Since June, the Central Bank has bought as much as US $ 600 million from the market as Sri Lanka in the recent months saw some foreign inflows into government securities and equities.
In June, Sri Lanka received its first tranche of US $ 161 million from the US $ 1.5 billion bailout package with the International Monetary Fund.
“If we didn’t buy those inflows, then obviously it would have appreciated,” said Central Bank Deputy Governor Dr. Nandalal Weerasinghe at a press briefing called soon after the August monetary policy was announced on Tuesday.
The Central Bank kept its key policy rates unchanged as its earlier tightening actions are still being transmitted to the real economy as the monetary authority expects private credit to slow and inflation to moderate going forward.
But a lot will depend on how effective the fiscal side of the economy is managed with shortfalls in revenue and need for higher government expenditure.
Since June, Sri Lanka has seen foreigners buying into treasury bills and bonds. By August 26, foreign holdings have increased to Rs.302.4 billion, still lower from the Rs.465 billion held in April 2015 when the Central Bank slashed the interest rates by 50 basis points in a surprise move, effectively chasing away the foreigners holding
Lankan bonds.
Nevertheless, the Central Bank Governor said such capital inflows have not been sufficient enough to exert an upward pressure on the rupee but the currency is valued “at fairly stable rate”.
“I don’t think the capital inflows have been of a sufficient magnitude to exert too much (upward) pressure as yet.
For the exchange rate to shift, it needs to be in quantities whereby the overall balance of payment is improving significantly.
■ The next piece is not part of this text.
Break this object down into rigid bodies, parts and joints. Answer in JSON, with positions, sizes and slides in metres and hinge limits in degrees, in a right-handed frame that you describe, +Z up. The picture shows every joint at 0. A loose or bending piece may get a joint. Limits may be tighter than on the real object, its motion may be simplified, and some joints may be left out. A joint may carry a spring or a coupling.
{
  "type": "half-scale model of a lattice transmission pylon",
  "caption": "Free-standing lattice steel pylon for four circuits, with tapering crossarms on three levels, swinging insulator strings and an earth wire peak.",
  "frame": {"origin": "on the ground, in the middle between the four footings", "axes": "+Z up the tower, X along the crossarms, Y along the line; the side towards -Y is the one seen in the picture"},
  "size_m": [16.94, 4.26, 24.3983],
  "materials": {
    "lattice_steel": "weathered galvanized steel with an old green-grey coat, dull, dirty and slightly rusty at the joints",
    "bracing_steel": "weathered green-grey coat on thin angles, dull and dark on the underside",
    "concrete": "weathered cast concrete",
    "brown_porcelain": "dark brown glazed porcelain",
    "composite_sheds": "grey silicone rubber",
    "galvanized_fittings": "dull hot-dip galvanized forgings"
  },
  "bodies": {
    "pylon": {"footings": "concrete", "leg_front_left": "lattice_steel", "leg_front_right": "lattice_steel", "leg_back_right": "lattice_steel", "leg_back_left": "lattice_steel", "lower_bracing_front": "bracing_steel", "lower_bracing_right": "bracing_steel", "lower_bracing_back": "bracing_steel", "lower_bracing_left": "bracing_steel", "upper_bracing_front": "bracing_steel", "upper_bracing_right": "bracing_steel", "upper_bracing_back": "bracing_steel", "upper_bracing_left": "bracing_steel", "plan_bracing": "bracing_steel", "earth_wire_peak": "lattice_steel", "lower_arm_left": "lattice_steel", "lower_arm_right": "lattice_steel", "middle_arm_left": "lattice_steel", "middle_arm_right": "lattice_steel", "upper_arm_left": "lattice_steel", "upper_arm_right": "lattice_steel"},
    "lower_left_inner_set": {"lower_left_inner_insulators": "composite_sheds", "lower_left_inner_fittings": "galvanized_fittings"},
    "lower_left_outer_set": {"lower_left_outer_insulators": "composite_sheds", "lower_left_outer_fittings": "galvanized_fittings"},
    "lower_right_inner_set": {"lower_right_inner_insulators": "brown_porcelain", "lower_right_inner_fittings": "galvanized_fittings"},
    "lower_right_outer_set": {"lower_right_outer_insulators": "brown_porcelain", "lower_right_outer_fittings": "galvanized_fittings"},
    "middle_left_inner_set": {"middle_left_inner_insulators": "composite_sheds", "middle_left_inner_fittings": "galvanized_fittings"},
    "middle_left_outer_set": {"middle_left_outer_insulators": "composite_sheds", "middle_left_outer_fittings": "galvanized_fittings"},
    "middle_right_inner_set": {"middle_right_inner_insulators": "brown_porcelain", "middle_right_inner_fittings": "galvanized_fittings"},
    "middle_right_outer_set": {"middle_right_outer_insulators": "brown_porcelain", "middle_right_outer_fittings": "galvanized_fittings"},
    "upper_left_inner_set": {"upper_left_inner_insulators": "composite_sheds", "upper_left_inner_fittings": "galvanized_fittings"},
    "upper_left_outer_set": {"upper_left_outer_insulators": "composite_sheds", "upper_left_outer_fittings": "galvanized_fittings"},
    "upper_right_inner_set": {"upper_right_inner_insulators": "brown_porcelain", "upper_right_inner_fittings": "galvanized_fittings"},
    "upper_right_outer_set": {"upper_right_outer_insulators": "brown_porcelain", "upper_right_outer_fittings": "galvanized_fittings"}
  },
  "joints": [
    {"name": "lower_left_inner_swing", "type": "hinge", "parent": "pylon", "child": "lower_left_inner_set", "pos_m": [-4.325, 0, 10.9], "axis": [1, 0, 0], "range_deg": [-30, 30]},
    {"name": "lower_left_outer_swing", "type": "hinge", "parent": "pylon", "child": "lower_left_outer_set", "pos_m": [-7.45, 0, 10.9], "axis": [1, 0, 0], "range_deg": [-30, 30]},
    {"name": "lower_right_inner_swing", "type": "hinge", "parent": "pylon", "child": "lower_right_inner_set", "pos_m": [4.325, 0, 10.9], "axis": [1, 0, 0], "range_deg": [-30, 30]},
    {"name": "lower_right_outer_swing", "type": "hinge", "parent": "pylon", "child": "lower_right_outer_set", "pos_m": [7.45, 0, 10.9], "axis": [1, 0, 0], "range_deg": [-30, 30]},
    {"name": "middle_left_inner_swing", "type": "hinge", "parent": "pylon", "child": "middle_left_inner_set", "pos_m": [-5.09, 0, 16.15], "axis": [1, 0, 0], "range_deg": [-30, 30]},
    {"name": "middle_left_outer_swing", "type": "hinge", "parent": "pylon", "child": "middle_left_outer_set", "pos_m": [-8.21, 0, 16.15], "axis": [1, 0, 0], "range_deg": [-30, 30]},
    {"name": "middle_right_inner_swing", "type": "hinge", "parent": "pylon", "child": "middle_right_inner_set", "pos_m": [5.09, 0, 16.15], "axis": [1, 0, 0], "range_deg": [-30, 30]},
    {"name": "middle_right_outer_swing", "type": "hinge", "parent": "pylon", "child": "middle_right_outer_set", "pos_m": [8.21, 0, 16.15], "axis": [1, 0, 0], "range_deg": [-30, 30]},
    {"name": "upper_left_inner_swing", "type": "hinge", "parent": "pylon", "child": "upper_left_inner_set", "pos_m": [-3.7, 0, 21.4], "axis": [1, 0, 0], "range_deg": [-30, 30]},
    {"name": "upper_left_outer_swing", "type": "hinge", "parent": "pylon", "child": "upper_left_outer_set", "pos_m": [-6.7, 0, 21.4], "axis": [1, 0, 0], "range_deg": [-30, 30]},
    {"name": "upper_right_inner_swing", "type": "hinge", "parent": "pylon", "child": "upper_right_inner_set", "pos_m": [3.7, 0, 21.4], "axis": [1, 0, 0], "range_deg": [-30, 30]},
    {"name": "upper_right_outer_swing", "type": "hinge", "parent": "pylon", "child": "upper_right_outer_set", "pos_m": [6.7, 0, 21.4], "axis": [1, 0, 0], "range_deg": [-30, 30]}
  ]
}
Some money has come in but as far as I understand, it is not in quantities, which is sufficient to shift the needle as far as appreciating the currency is concerned,” Central Bank Governor Dr. Indrajit Coomaraswamy told the
reporters on Tuesday.
Nevertheless, both the senior most officers in the Central Bank do not want the rupee to appreciate as it has a knock-on effect on the competitiveness of the country’s exports.
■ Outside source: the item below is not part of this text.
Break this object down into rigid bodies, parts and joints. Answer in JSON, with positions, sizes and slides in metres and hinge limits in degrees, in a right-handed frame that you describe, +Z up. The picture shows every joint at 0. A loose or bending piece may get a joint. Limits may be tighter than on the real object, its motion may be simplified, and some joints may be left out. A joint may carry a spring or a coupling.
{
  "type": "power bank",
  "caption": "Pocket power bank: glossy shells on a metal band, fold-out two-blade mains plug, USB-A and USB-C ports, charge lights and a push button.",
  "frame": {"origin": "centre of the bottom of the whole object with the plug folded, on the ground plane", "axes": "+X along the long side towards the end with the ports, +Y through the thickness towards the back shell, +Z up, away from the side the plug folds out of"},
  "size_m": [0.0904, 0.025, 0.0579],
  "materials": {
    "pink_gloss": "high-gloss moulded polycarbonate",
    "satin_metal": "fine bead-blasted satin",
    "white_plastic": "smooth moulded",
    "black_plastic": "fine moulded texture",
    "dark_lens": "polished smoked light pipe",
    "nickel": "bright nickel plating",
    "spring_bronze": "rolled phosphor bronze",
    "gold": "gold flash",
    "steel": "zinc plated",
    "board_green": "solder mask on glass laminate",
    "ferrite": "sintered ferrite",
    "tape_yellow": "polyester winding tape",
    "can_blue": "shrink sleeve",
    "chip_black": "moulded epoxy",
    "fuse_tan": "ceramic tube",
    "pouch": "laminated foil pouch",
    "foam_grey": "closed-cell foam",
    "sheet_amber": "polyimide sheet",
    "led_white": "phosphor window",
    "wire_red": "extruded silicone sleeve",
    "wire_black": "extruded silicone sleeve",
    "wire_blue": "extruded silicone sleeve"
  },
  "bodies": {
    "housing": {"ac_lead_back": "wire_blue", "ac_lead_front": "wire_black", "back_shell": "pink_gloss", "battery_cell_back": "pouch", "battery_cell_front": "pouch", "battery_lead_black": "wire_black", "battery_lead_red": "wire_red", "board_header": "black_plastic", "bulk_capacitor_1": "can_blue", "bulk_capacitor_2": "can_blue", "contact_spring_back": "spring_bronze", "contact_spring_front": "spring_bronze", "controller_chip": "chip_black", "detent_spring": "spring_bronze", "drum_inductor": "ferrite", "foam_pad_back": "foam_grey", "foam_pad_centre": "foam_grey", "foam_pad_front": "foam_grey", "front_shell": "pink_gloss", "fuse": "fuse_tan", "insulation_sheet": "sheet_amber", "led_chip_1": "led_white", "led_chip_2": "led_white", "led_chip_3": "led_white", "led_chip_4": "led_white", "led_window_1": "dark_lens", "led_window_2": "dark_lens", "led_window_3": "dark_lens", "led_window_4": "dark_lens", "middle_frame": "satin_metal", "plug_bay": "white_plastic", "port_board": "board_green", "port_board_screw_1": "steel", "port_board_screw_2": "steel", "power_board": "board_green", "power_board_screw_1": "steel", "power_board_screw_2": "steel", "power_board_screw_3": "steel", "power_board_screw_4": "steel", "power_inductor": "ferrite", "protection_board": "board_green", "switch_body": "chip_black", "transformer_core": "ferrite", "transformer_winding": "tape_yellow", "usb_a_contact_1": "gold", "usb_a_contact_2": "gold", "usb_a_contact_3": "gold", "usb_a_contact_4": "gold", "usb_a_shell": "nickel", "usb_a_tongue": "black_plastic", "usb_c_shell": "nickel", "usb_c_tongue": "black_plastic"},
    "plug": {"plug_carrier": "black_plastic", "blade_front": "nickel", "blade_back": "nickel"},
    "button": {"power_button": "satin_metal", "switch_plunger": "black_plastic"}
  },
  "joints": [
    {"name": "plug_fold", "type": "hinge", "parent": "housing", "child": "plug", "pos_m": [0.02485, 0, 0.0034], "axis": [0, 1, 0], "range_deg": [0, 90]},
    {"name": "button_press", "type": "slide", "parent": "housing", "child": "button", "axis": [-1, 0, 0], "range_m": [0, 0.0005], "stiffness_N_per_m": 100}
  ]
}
“One of the reasons why the Central Bank does buy the dollars is if you allow the exchange rate to appreciate,
you lose competitiveness.
If we are saying that we want to have an export-driven growth process, clearly you have to maintain the competitiveness of the rupee as well,” Dr. Coomaraswamy explained. When the exporting country’s currency appreciates against the importing currency, such goods become expensive in import currency as the importer has to pay more thereby losing the
exporter’s competitiveness.
Over decades Sri Lanka has been plagued with high budget deficits, higher nominal interest rates, higher inflation and over-valued exchange rate, quite contrary to how the Southeast Asian nations such as Singapore and Malaysia managed their economies and attained economic prosperity through higher exports. Sri Lanka’s economic growth largely hinges on exports and foreign direct investments. But both have been lacklustre even after the end of the separatist conflict seven years ago.